What the exercise asks
How many lines of these entries include the string "part"? State the number alone.

Data shown

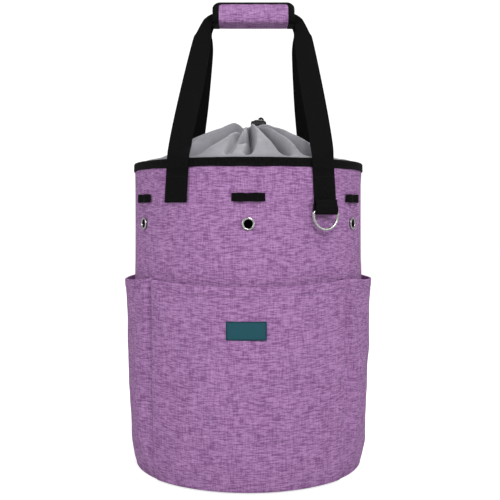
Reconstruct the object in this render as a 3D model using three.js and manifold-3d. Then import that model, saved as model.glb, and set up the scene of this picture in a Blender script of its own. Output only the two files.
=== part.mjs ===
// A tall round knitting bag: padded fabric drum, wrap-round outer pockets, webbing handles joined by a
// hook-and-loop grip, yarn eyelets, tool loops, D-rings and a drawstring collar. Millimetres, +Z up,
// the front of the bag faces -Y, and the origin is the centre of the base on the floor.
import * as THREE from "three";
import { mergeVertices } from "three/addons/utils/BufferGeometryUtils.js";
import Module from "manifold-3d";

const wasm = await Module();
wasm.setup();

// ---- Driving dimensions -------------------------------------------------------------------------
const GAP = 0.3; // air between neighbouring pieces
const BAG_RADIUS = 131; // outside of the drum wall
const WALL_TOP = 338.7; // raw top edge of the wall layers
const RIM_TOP = 340; // top of the rim binding
const SHELL_T = 1.2; // outer fabric
const FOAM_T = 3.5; // padding between outer fabric and lining
const LINING_T = 0.8;
const BINDING_T = 1;
const BINDING_DROP = 9.5; // how far the rim binding reaches down each side of the wall
const BASE_T = 1.4;
const BOARD_T = 2.5;
const WALL_SEGMENTS = 48;

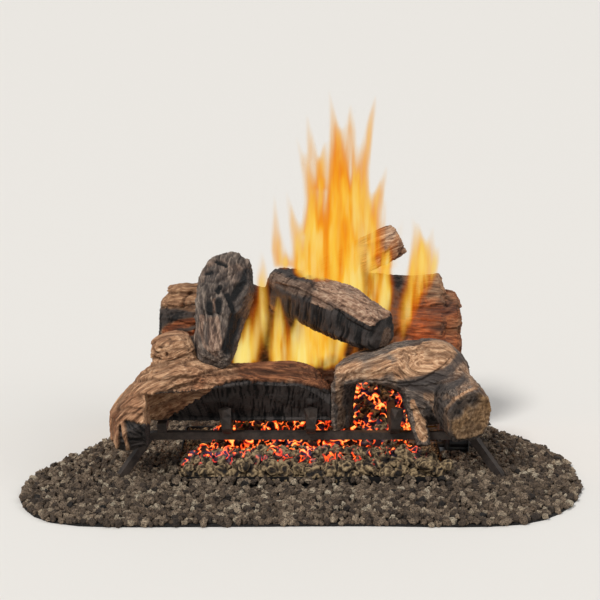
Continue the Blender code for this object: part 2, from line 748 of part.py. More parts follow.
def burner():
    burner_pan()
    front = burner_tube("front_burner_tube", FRONT_TUBE_Y, False)
    rear = burner_tube("rear_burner_tube", REAR_TUBE_Y, True)
    reach = TUBE_RADIUS + GAP
    x = TUBE_LENGTH / 2 - CROSSOVER_INSET
    crossover = rod("crossover_pipe", at_set(x, FRONT_TUBE_Y + reach, TUBE_HEIGHT),
                    at_set(x, REAR_TUBE_Y - reach, TUBE_HEIGHT), PIPE_RADIUS, BURNER_STEEL)
    feed = rod("burner_inlet_pipe", at_set(TUBE_LENGTH / 2 + GAP, REAR_TUBE_Y, TUBE_HEIGHT),
               at_set(valve_x() - GAP, REAR_TUBE_Y, TUBE_HEIGHT), PIPE_RADIUS, BURNER_STEEL)
    brackets = []
    for where, y in (("front", FRONT_TUBE_Y), ("rear", REAR_TUBE_Y)):
        for side, x in (("left", BRACKET_INSET - TUBE_LENGTH / 2), ("right", TUBE_LENGTH / 2 - BRACKET_INSET)):
            half = BRACKET_WIDTH / 2
            chair = block(f"tube_bracket_{where}_{side}",
                          at_set(x - half, y - BRACKET_DEPTH / 2, PAN_WALL + GAP),
                          at_set(x + half, y + BRACKET_DEPTH / 2, TUBE_HEIGHT - TUBE_RADIUS / 3),
                          BURNER_STEEL)
            seat = rod("seat_in_" + chair.name, at_set(x - OVERRUN, y, TUBE_HEIGHT),
                       at_set(x + OVERRUN, y, TUBE_HEIGHT), TUBE_RADIUS + GAP, sides=14)
            brackets.append(cut(chair, as_cutter(seat)))
    pan_sand([front, rear, crossover, feed], brackets)
    return front, rear, crossover, feed


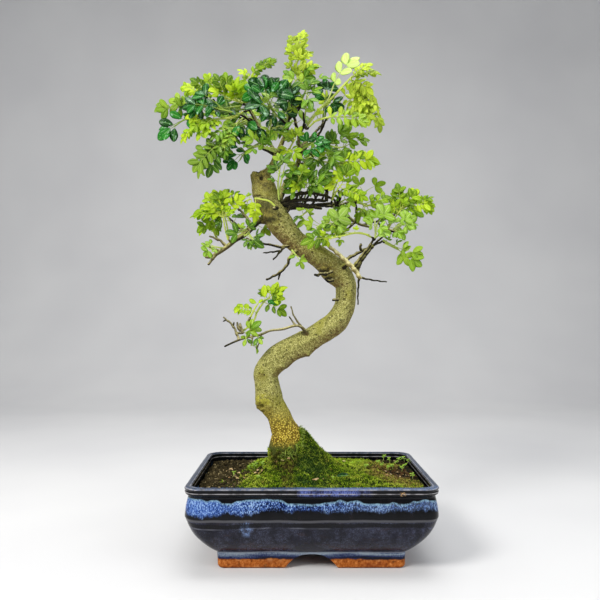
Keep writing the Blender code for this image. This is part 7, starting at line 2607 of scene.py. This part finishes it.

Reply
3